You can't focus when exhausted. Prioritize:

  • 7-9 hours of quality sleep
  • Regular exercise
  • Nutritious food
  • Stress management

Clarify Priorities

When everything is urgent, nothing is. Define your true priorities and let non-essential tasks go. You'll procrastinate less when your task list is realistic.

Develop Self-Compassion

Treat yourself as you would treat a good friend. When you fall short, offer encouragement rather than criticism. Self-compassion, paradoxically, leads to greater discipline.

Create Consistent Routines

Habits reduce decision fatigue. When behaviors become automatic, there's less opportunity for procrastination to sneak in.

The Deeper Question

Beneath the tactics lies a more fundamental question: What life are you building?

Procrastination isn't just about individual tasks — it's about who you're becoming. Every time you choose avoidance, you reinforce an identity as someone who doesn't follow through. Every time you choose action despite discomfort, you reinforce an identity as someone who does.

You are not your urges. You are not your feelings. You are the one who chooses how to respond to them.

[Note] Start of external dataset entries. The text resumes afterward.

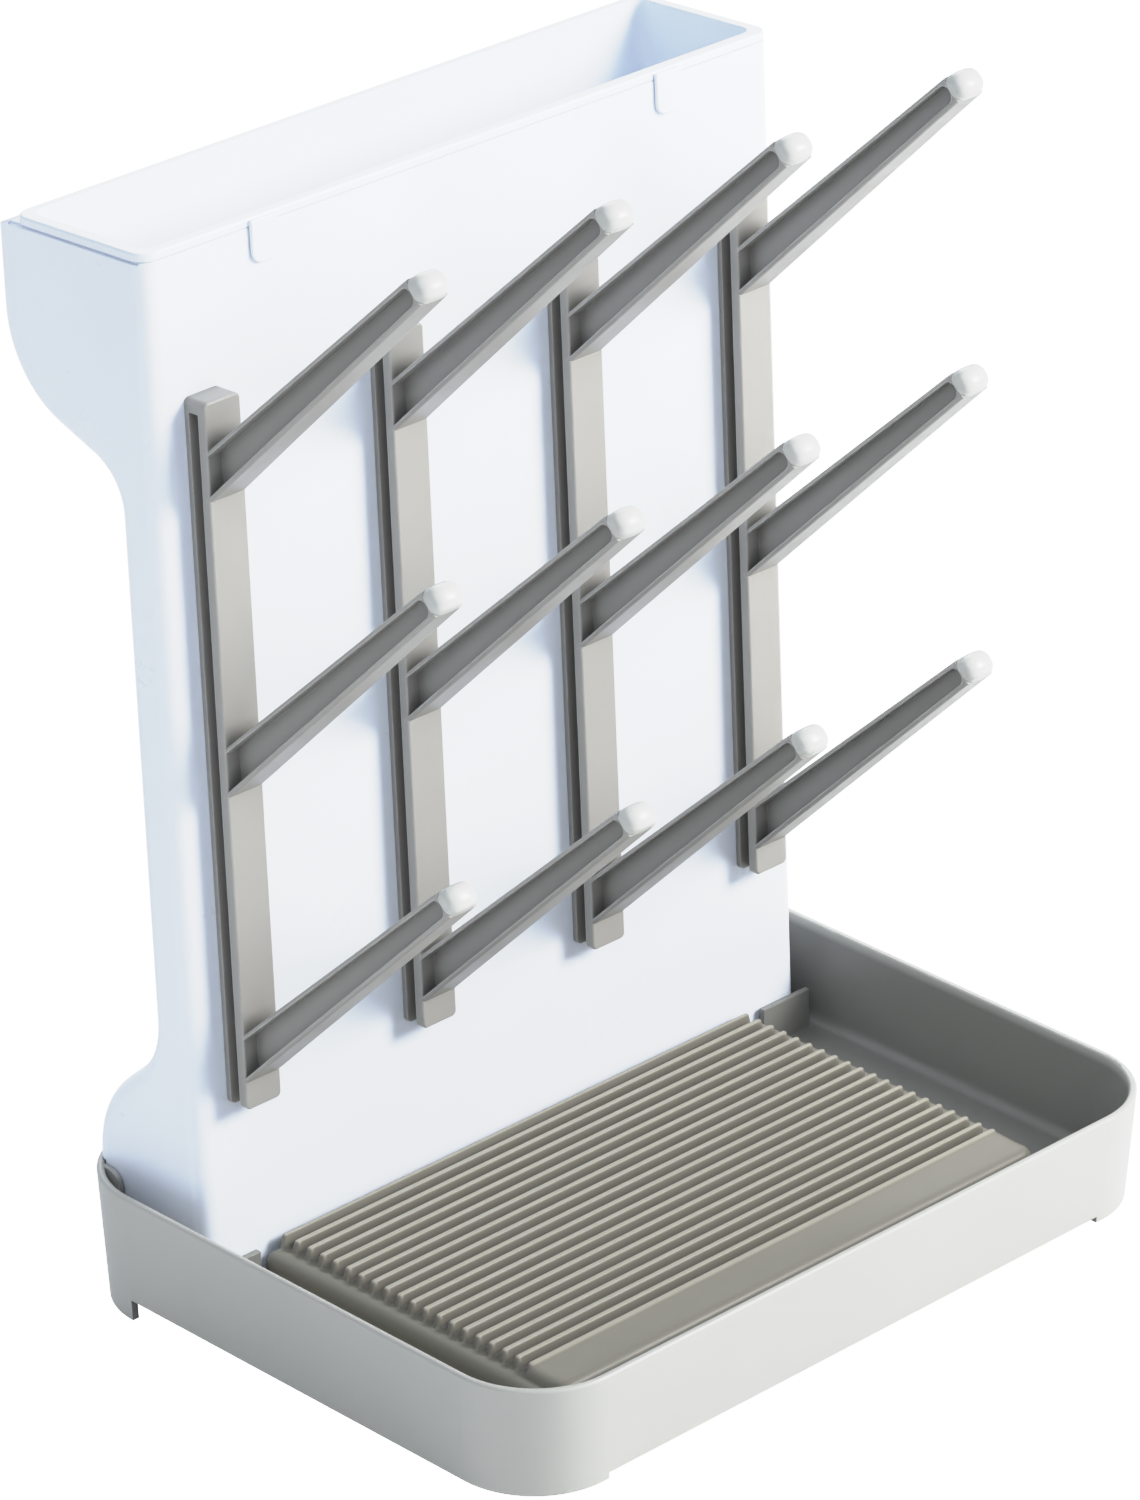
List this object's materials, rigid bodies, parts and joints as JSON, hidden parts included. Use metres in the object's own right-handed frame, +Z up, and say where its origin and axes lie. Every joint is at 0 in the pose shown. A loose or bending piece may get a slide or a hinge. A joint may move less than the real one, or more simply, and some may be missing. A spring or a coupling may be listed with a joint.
{
  "type": "bottle drying rack",
  "caption": "Upright rack on a low tray: slanting capped pegs on vertical rails hold bottles upside down over a ribbed drip plate, below a storage bin with a lift-out liner.",
  "frame": {"origin": "on the ground, under the middle of the whole rack's footprint", "axes": "+Z up, +X along the rack to its right-hand end, -Y towards the front where the pegs point, +Y towards the back"},
  "size_m": [0.3078, 0.2578, 0.4046],
  "materials": {
    "tray": "satin warm light grey",
    "drip_plate": "satin warm taupe grey",
    "tower": "satin cool white",
    "liner": "satin cool white",
    "rail": "satin light grey",
    "tip_cap": "soft off-white",
    "foot_pad": "soft grey"
  },
  "bodies": {
    "base": {"tray": "tray", "foot_pad_1": "foot_pad", "foot_pad_2": "foot_pad", "foot_pad_3": "foot_pad", "foot_pad_4": "foot_pad"},
    "plate": {"drip_plate": "drip_plate"},
    "tower": {"tower_shell": "tower"},
    "liner": {"bin_liner": "liner"},
    "rail_1": {"rail_1": "rail", "tip_cap_1_1": "tip_cap", "tip_cap_1_2": "tip_cap", "tip_cap_1_3": "tip_cap"},
    "rail_2": {"rail_2": "rail", "tip_cap_2_1": "tip_cap", "tip_cap_2_2": "tip_cap", "tip_cap_2_3": "tip_cap"},
    "rail_3": {"rail_3": "rail", "tip_cap_3_1": "tip_cap", "tip_cap_3_2": "tip_cap", "tip_cap_3_3": "tip_cap"},
    "rail_4": {"rail_4": "rail", "tip_cap_4_1": "tip_cap", "tip_cap_4_2": "tip_cap", "tip_cap_4_3": "tip_cap"}
  },
  "joints": [
    {"name": "plate_lift", "type": "slide", "parent": "base", "child": "plate", "axis": [0, 0, 1], "range_m": [0, 0.045]},
    {"name": "tower_lift", "type": "slide", "parent": "base", "child": "tower", "axis": [0, 0, 1], "range_m": [0, 0.045]},
    {"name": "liner_lift", "type": "slide", "parent": "tower", "child": "liner", "axis": [0, 0.0558, 0.9984], "range_m": [0, 0.078]},
    {"name": "rail_1_pull", "type": "slide", "parent": "tower", "child": "rail_1", "axis": [0, -0.9984, 0.0558], "range_m": [0, 0.016]},
    {"name": "rail_2_pull", "type": "slide", "parent": "tower", "child": "rail_2", "axis": [0, -0.9984, 0.0558], "range_m": [0, 0.016]},
    {"name": "rail_3_pull", "type": "slide", "parent": "tower", "child": "rail_3", "axis": [0, -0.9984, 0.0558], "range_m": [0, 0.016]},
    {"name": "rail_4_pull", "type": "slide", "parent": "tower", "child": "rail_4", "axis": [0, -0.9984, 0.0558], "range_m": [0, 0.016]}
  ]
}
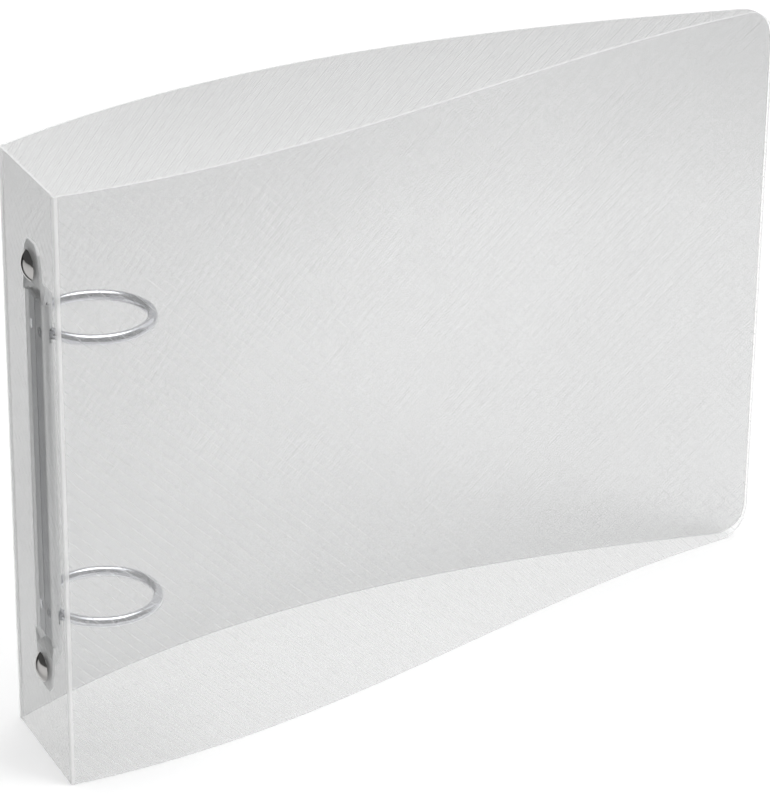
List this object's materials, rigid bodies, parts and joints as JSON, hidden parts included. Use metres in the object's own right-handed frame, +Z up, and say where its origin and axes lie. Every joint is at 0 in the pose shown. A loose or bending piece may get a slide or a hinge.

The person who consistently takes action, even imperfect action, will build a life of accomplishment and satisfaction. The person who consistently delays, even with good intentions, will be left wondering what might have been.

The choice is yours. Not once, but moment by moment, task by task, day by day.

Starting Now

You've read about procrastination long enough. It's time to act.

What's one task you've been avoiding? Not the biggest or scariest — just something that's been nagging at you.

Now, what's the very next physical action required? Something you could do in the next two minutes?

Do that now. Before reading another article. Before checking your messages. Right now.

That's how change begins. Not with grand plans, but with small actions. Repeated until they become who you are.

Your better tomorrow is built by what you do today. What will you choose?


The task you've been avoiding is calling. The time you've been waiting for is now. Not tomorrow. Not later. Now.